━━ Provided data ━━

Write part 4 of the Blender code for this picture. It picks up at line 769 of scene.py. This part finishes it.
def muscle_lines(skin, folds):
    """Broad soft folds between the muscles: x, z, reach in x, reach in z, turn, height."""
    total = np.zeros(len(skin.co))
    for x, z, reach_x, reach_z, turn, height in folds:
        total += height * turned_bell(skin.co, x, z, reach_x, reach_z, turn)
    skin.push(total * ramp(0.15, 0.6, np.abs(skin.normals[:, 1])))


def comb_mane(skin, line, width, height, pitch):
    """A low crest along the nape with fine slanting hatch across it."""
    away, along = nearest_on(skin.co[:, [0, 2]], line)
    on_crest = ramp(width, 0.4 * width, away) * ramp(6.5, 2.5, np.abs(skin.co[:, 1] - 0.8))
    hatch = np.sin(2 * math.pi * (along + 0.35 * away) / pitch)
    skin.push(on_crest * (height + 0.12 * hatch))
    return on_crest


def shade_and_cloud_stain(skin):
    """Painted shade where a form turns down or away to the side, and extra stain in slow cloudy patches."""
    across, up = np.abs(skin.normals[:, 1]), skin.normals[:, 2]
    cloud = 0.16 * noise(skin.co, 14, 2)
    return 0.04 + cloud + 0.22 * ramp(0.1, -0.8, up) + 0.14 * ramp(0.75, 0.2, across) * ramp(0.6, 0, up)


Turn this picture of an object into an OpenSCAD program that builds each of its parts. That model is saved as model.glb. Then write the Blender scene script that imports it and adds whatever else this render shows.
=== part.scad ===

━━━

[Directive] Identify and list each line with the word "picture".

[Task solution]
Write part 4 of the Blender code for this picture. It picks up at line 769 of scene.py. This part finishes it.
Turn this picture of an object into an OpenSCAD program that builds each of its parts. That model is saved as model.glb. Then write the Blender scene script that imports it and adds whatever else this render shows.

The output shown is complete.